Goffredo Fofi venerdì 30 dicembre 2016
Tra le strenne librarie del Natale 2016 due, assai diverse tra loro, parlano dell'importanza dei libri (della cultura) nella nostra vita. Si tratta del voluminoso e appassionante viaggio nella cultura di tutti i tempi, libri ma anche musiche e dipinti,
dal titolo Lettori selvaggi (Giunti) affrontato da Giuseppe Montesano, insegnante di liceo dalle parti di Napoli, ottimo critico e anche per questo ottimo narratore, tra i pochi che resteranno del nostro tempo cialtrone; e si tratta di una nuova edizione di Curarsi con libri (Sellerio) di due signore inglesi, tali Berthoud e Elderkin, per buona parte dichiaratamente frivolo, curata ancora da Fabio Stassi che ne è di fatto co-autore e che scrive anche lui, ma talvolta dimenticandosi del mondo. Davvero i libri possono curare le nostre malattie, i "disturbi" di una società pur sempre malata, e malata all'origine di disuguaglianza e conseguente violenza? Nelle sue aggiunte italiane, Stassi dice di aver rintracciato tra le malattie o piuttosto epidemie indicate dagli scrittori italiani «la peste della burocrazia, il narcisismo, la deformità del potere, la falsificazione della Storia, l'indecente e complice ammirazione della furbizia, il culto e l'esibizione della virilità, l'ipnotico consenso a un capo, l'alfabeto del servilismo, lo specchio delle dicerie, la fede nella superstizione» e mi fermo qui, ché l'elenco continua…

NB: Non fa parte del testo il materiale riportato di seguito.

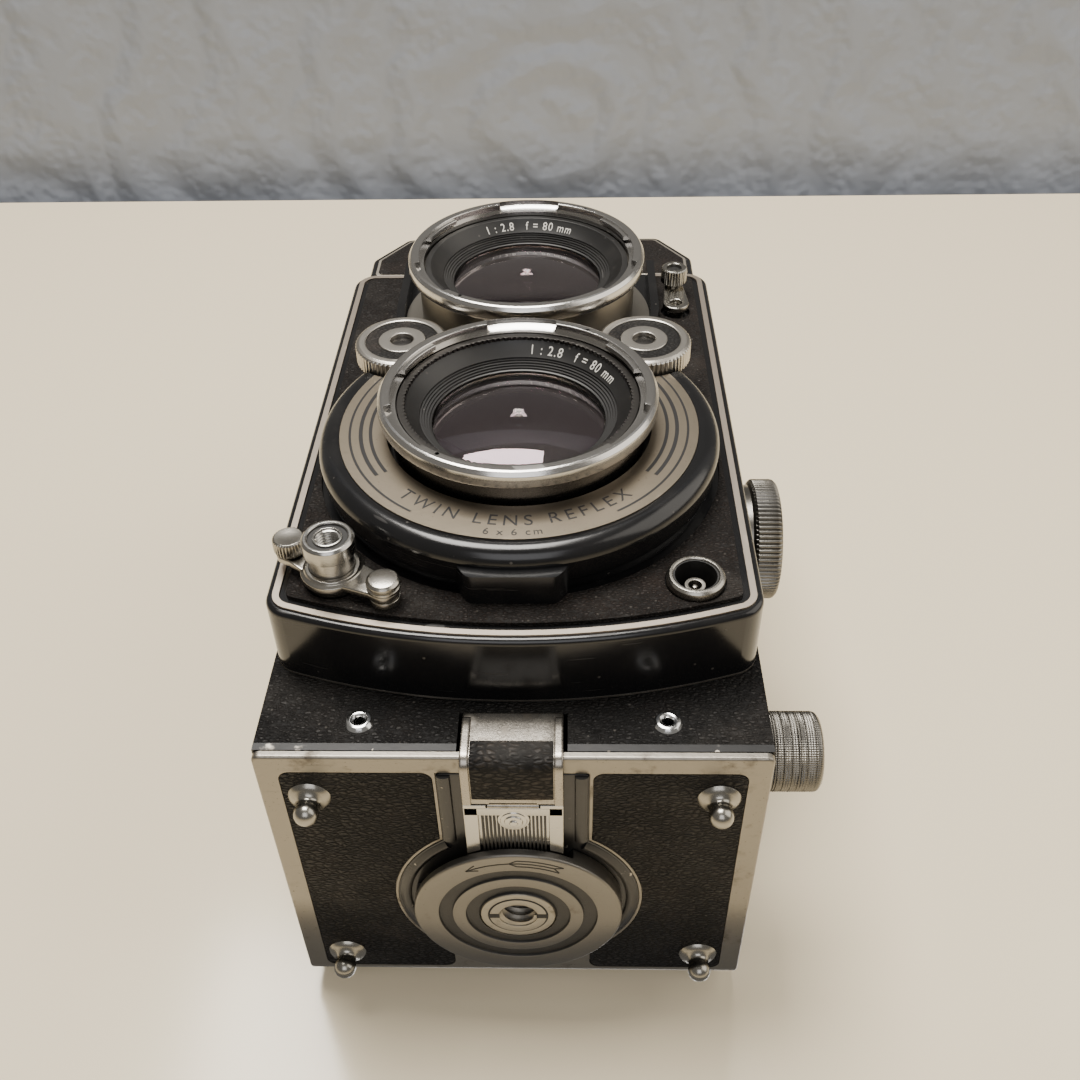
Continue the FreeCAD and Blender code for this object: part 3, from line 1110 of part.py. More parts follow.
for side in (-1, 1):
    low = min(side * (flap_half + 0.2), side * (flap_half + 0.9))
    ear = rod("x", flap_hinge_y, flap_hinge_z, 0.8, low, low + 0.7)
    ear = ear.fuse(block(low, low + 0.7, flap_hinge_y - 0.6, flap_hinge_y + 0.6, hood_base_top - 0.5,
                         flap_hinge_z))
    base = base.fuse(ear)
base = base.cut(rod("x", flap_hinge_y, flap_hinge_z, hinge_pin_r, -flap_half - 2, flap_half + 2))
base = base.cut(rod("x", hood_pivot_y, hood_pivot_z, hinge_pin_r, -25, 25))
pins.append(rod("x", flap_hinge_y, flap_hinge_z, hinge_pin_r, -flap_half - 0.9, flap_half + 0.9))
save("hood_base", base.removeSplitter(), *pins)

# Lid: a shallow tray hinged at the rear, with ears for the magnifier.
lid_rear_y = 18.0
lid_low_z = hood_base_top + 0.8
lid = block(-hood_half_width, hood_half_width, hood_front, lid_rear_y, lid_low_z, hood_top)
lid = rounded(lid, V(0, 0, 1), 3.0)
top_edges = [e for e in lid.Edges if e.BoundBox.ZMin > hood_top - 0.01]
lid = lid.makeFillet(1.2, top_edges)
lid = lid.cut(rounded(block(-hood_half_width + hood_sheet, hood_half_width - hood_sheet,
                            hood_front + hood_sheet,
                            lid_rear_y - hood_sheet, lid_low_z - 1, hood_top - hood_sheet), V(0, 0, 1),
                            2.2))
magnifier_y = hood_pivot_y - 30.0
magnifier_z = hood_top - hood_sheet - 1.6
for x0, x1 in lid_knuckles:
    lid = lid.fuse(rod("x", hood_pivot_y, hood_pivot_z, hinge_tube_r, x0, x1))
    lid = lid.fuse(block(x0, x1, lid_rear_y - hood_sheet, hood_pivot_y, hood_pivot_z - 0.4,
                         hood_pivot_z + 0.4))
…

Ma sappiamo che il mondo non è migliorato grazie ai libri. I libri aiutano dunque a vivere ma non aiutano a guarire? Ma guariscono i libri, anche i più profondi e puri nelle loro denunce di ciò che nell'esperienza umana e sociale non funziona? Il gioco di abbinare alle malattie della coscienza i rimedi letterari è divertente, ma convince poco, e trovare i libri che possano contrastare i nostri o altrui dolori, soprattutto fisici, è, appunto, soltanto un gioco. O un esorcismo. Montesano cita Céline, quando diceva che «a Bisanzio discutevano del sesso degli angeli mentre i Turchi stavano già spaccando le mura». La quasi totalità della produzione letteraria odierna non salva niente e nessuno, e come sempre, se «la Parola non si fa Carne» e intervento, il rischio è la chiacchiera. La vita è altrove, diceva Rimbaud, sempre citato da Montesano, che però ricorda come Socrate, condannato a morire, diceva giunto il tempo di imparare a suonare il flauto. Non è questa la condizione a cui rispondono gli scriventi di oggi, che scrivono quasi tutti solo per guarire dalla malattia dell'anonimato e della noia, suonando in massa stonatissime trombette da fiera, ma chiamandole flauto. Quanti, tra loro, pensano a difendere le mura della città, la salvezza della buona convivenza, dai massacri quotidiani che compie la Storia?